The creative thing - hard to say whether it's a blessing or a curse, because if you've got that particular bug you've no way of knowing what it's like not to have it. Like Winchelsea, I have several ways of expressing it - there's the painting and drawing, oil, acrylic and watercolour, and there's writing: of which I do far too much on websites rather than for payment - you might as well write in the sand and watch it all get washed away. Of course it doesn't help if you have a certain magazine, whose name I couldn't possibly share, which has taken a piece and still hasn't published it - I mean: the agony of anticipation...... (Subtlety has always been my middle name.)
There's almost as much fulfillment in editing someone else's work as there is in originating your own - which I must now go and do: I have an article written by a Spanish gentleman which looks to have been put through Google translator, and really would rather he'd written it in his native tongue, because at least I could then sit down with a dictionary. I shall find this a bit of a challenge, and possibly even slightly irritating, but one does it because of the satisfaction to be derived afterwards. If you can say well, I did that, or enabled someone else to do that, it's a good feeling ..... I helped two contributors to Leisure Painter to write their articles, both of which were published: and since then, they've flown away from the nest and built on the achievement with which I helped them; I find that extremely satisfying, and it's all part of the same creative impulse. I'd rather have it, I think, than not - my idea of Hell is to be trapped in a job or career in which no creative element exists - just following the same formula day in day out, horribly predictably, until they give you a gold watch when you reach 65 and can't wait to push you out through the door.
Posted
Creativity for me, is a welcome relief after a busy working day. My work is far from boring, I wouldn't be doing it other otherwise
but it can be physically draining on times, It's nice to relax, sit at the kitchen table mug of coffee or maybe a glass of something stronger and just paint.
I don't worry if it doesn't seem to be going in the direction I want, I just carry on but with colours I wouldn't normally use and go down the experimental route.

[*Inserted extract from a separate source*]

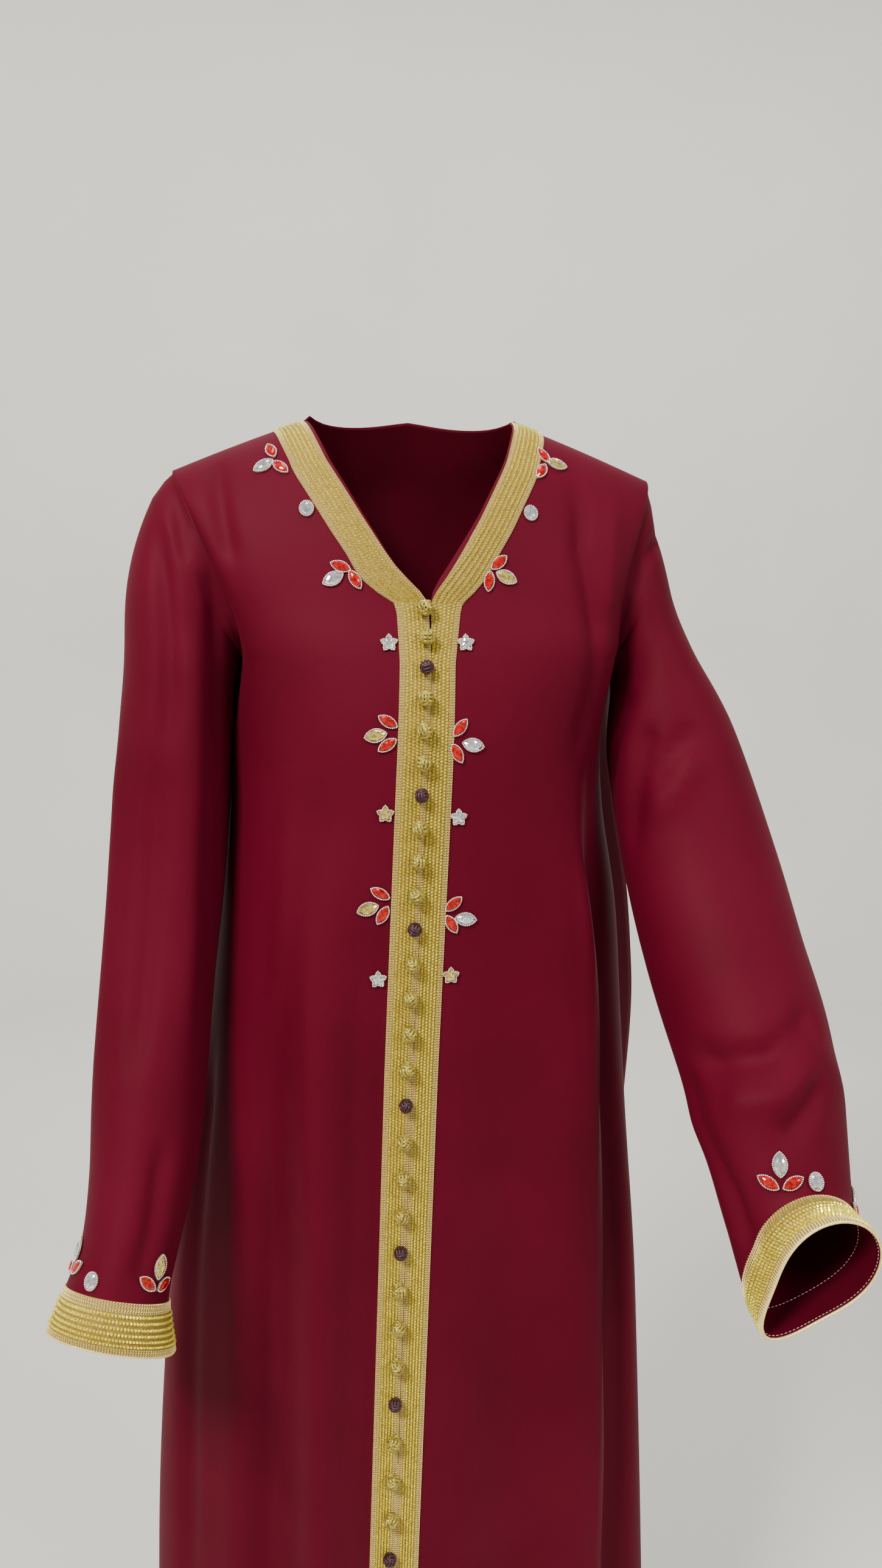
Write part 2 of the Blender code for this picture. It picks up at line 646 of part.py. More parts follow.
def build_stone(name, rim, origin, direction, upward, cloth, trims):
    """A stone motif that lies on the cloth where a ray meets it, clear of the sfifa."""
    origin, direction = Vector(origin), Vector(direction).normalized()
    right = direction.cross(Vector(upward)).normalized()
    up = right.cross(direction).normalized()

    def meets_trim(x, y):
        tries = [(x + dx, y) for dx in (-TRIM_CLEAR, 0, TRIM_CLEAR)]
        tries += [(x, y + dy) for dy in (-TRIM_CLEAR, TRIM_CLEAR)]
        return any(cast(trims, origin + right * a + up * b, direction) for a, b in tries)

    centre = cast(cloth, origin, direction)[0]
    found, halfway = [], []
    for x, y in rim:
        for _ in range(RIM_TRIES):
            if not meets_trim(x, y):
                break
            x, y = 0.9 * x, 0.9 * y
        found.append(cast(cloth, origin + right * x + up * y, direction))
        halfway.append(cast(cloth, origin + right * (x / 2) + up * (y / 2), direction)[0])
    out = sum((normal for _, normal in found), Vector()).normalized()
    rise = [(point - centre).dot(out) for point, _ in found]
    base = max(0, *rise)
    bulge = max((point - centre).dot(out) - high / 4 for point, high in zip(halfway, rise))
    lift = STONE_LIFT + max(base / 2, bulge)
    level = [point + out * (lift - high / 2) for (point, _), high in zip(found, rise)]
    middle = centre + out * lift
    inset = [middle + (point - middle) * STONE_TOP + out * STONE_HIGH for point in level]
    edge = [point + out * STONE_EDGE for point in level]
    verts = [middle] + level + edge + inset + [middle + out * STONE_HIGH]
    count, last = len(level), len(verts) - 1
    faces = []
    for step in range(count):
        a, b = 1 + step, 1 + (step + 1) % count
        faces.append((0, b, a))
        for low, high in ((0, count), (count, 2 * count)):
            faces.append((a + low, b + low, b + high))
            faces.append((a + low, b + high, a + high))
        faces.append((a + 2 * count, b + 2 * count, last))
    add_piece(name, verts, faces, "stone", 20)


def side_word(side):
    return "left" if side == LEFT else "right"


def build_front_stones(cloth, trims):
    ahead, upward = (0, 1, 0), (0, 0, 1)
    for number, (side, *stones) in enumerate(LEAVES, 1):
        middle, rim = leaf_rim(stones)
        build_stone(f"leaf_{side_word(side)}_{number}", rim, (middle.x, -CASTING, middle.y),
                    ahead, upward, cloth, trims)
    for kind, rim, places in (("star", star_rim(), STARS), ("oval", oval_rim(), OVALS)):
        for number, (side, x, z) in enumerate(places, 1):
            build_stone(f"{kind}_{side_word(side)}_{number}", rim, (x, -CASTING, z),
                        ahead, upward, cloth, trims)


def sleeve_place(grid, share, above):
    """A point of a sleeve above its band, with the ways out of the cloth and up the sleeve."""
    count = grid.shape[1]
    at = share * count
    low, part = int(at) % count, at - int(at)
    column = grid[:, low] * (1 - part) + grid[:, (low + 1) % count] * part
    beside = grid[:, (low + 1) % count] - grid[:, low]
    for row in range(-CUFF_ROWS, -CUFF_ROWS - 4, -1):
        foot, head = Vector(column[row]), Vector(column[row - 1])
        if (head - foot).length >= above:
            break
        above -= (head - foot).length
    up = (head - foot).normalized()
    out = up.cross(Vector(beside[row])).normalized()
    point = foot + up * above
    if out.dot(point - Vector(grid[row].mean(axis=0))) < 0:
        out = -out
    return point, out, up


def build_cuff_stones(sleeves):
    """Motifs above the bands. sleeves gives each side's grid and trees."""
    for number, (side, share, above, turn) in enumerate(CUFF_LEAVES, 1):
        grid, cloth, trim = sleeves[side]
        turned = math.radians(turn - 90)
        stones = [(x * math.cos(turned) - y * math.sin(turned),
                   x * math.sin(turned) + y * math.cos(turned), heading + turn - 90)
                  for x, y, heading in CUFF_LEAF]
        _, rim = leaf_rim(stones)
        point, out, up = sleeve_place(grid, share, above)
        build_stone(f"cuff_leaf_{side_word(side)}_{number}", rim, point + out * NEAR_CASTING,
                    -out, up, (cloth,), (trim,))
    for number, (side, share, above) in enumerate(CUFF_OVALS, 1):
        grid, cloth, trim = sleeves[side]
        point, out, up = sleeve_place(grid, share, above)
        build_stone(f"cuff_oval_{side_word(side)}_{number}", oval_rim(),
                    point + out * NEAR_CASTING, -out, up, (cloth,), (trim,))


def main():
    for thing in list(bpy.data.objects):
        bpy.data.objects.remove(thing, do_unlink=True)
    right_grid, right_tree, right_trim = build_front(RIGHT)
    left_grid, left_tree, left_trim = build_front(LEFT)
    back = build_back()
    sleeves = {RIGHT: build_sleeve(HANGING, RIGHT, right_grid, back),
               LEFT: build_sleeve(RAISED, LEFT, left_grid, back)}
    trims = (right_trim, left_trim)
    build_buttons(trims)
    build_front_stones((right_tree, left_tree), trims)
    build_cuff_stones(sleeves)


main()
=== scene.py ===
"""Looks of the moroccan kaftan: crepe, gold sfifa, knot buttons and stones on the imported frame."""
import math

import bpy
import numpy as np
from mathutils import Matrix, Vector
from mathutils.bvhtree import BVHTree


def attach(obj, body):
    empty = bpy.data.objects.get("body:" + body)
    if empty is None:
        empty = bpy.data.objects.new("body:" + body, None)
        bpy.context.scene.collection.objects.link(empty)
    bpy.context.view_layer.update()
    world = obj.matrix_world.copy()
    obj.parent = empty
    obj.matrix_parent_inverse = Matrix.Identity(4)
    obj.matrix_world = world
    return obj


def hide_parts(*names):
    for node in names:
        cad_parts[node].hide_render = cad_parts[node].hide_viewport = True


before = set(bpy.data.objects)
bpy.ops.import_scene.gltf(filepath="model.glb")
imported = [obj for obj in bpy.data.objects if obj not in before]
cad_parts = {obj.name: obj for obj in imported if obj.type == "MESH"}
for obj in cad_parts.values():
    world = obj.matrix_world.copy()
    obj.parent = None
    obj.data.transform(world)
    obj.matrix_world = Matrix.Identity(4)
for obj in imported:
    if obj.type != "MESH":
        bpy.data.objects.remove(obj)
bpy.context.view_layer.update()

# Sizes and tables of the garment, as in the part's source. The wall is thinner here, the steps
# are finer, and six folds of the fronts have other values.
WALL = 0.0012
LIFT = 0.0003
ARMHOLE_TOP = -0.040
ARMHOLE_FOOT = -0.195
ARMHOLE_HALF = 0.052
ARMHOLE_STEPS = 34
BODY_STEPS = 92
FRONT_COLUMNS = 52
BACK_COLUMNS = 84
SLEEVE_ROWS = 10
HEAD_ROWS = 5
ARMHOLE_FADE = 4
CHEST_FOOT = -0.340
SHOULDER_BOW = 1.35
BACK_NECK_HALF = 0.091
BACK_NECK_DROP = 1.9
BACK_NECK_STAND = 0.008
HEM = -1.42
FRONT, BACK = -1, 1
RIGHT, LEFT = -1, 1
WORDS = {RIGHT: "right", LEFT: "left"}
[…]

As I have said before I lock the door and wont answer it if its knocked. My time is just that...my time.
Posted
I suppose that creativity, like most things, has its downside. However, I'm sure that the alternative is far worse. We have an older family member whose life, for me, would be a living hell. It consists of Mills & Boon novels (if that's the correct term...), daytime TV quiz shows then evening TV soaps. She is a lovely, caring, person - and clearly not unintelligent - but it seems that anything that requires exercising that intelligence has to be relegated to the dustbin. As far as I can see, the result is that every day is as near as dammit identical - presumably deliberately so - which would drive me insane in pretty short order. This is not at all an age-related phenomenon, merely a continuation of a mindset that I cannot comprehend.
So give me creativity any (and, if possible, every) day - I'll take the downsides!!
Posted
winchelsea (25/05/2015)I know that feeling all too well Winchelsea.I too have many hobbies that I cannot fit them all in. I used to teach Art/PaperCraft at my local college, although papercraft has fallen by the wayside my spinning/knitting/crocheting/needle tatting and art/gardening/decorating and grandchildren, are all battling for pole position on my free time. Pity I still have to work! But I have to have some creativity in my life at all times. (even at work I manage to make flowers/little people out of blue tack!)
At the age of 69 I feel that my creativity i.e. Art, Patchwork & Quilting, Knitting, Crocheting should be relaxing hobbies, instead they seem to dominate my life! I don't feel a day is complete unless I have achieved something that I am satisfied with. From the moment I wake until I go to bed my mind is buzzing with ideas and I get really frustrated when they don't work out as I imagined (often the case!). I do have an enjoyable and busy life which includes grandchildren and family, a very tolerant husband, friends and activities but I sometimes feel quite resentful when they get in the way of my creativity. Am I alone in feeling like this, is creativity a blight or a blessing?
Edited
by Nerys
Posted
I don't know if a creative mind is a boon or a curse as I'm not sure I've got a creative mind! Perhaps my mind is creative in that it envisages all manner of paintings for me to do, but fails to enable me to execute to the desired result. Oh well, onward and onward, as I cannot rest unless some sort of painting (or drawing) is in progress.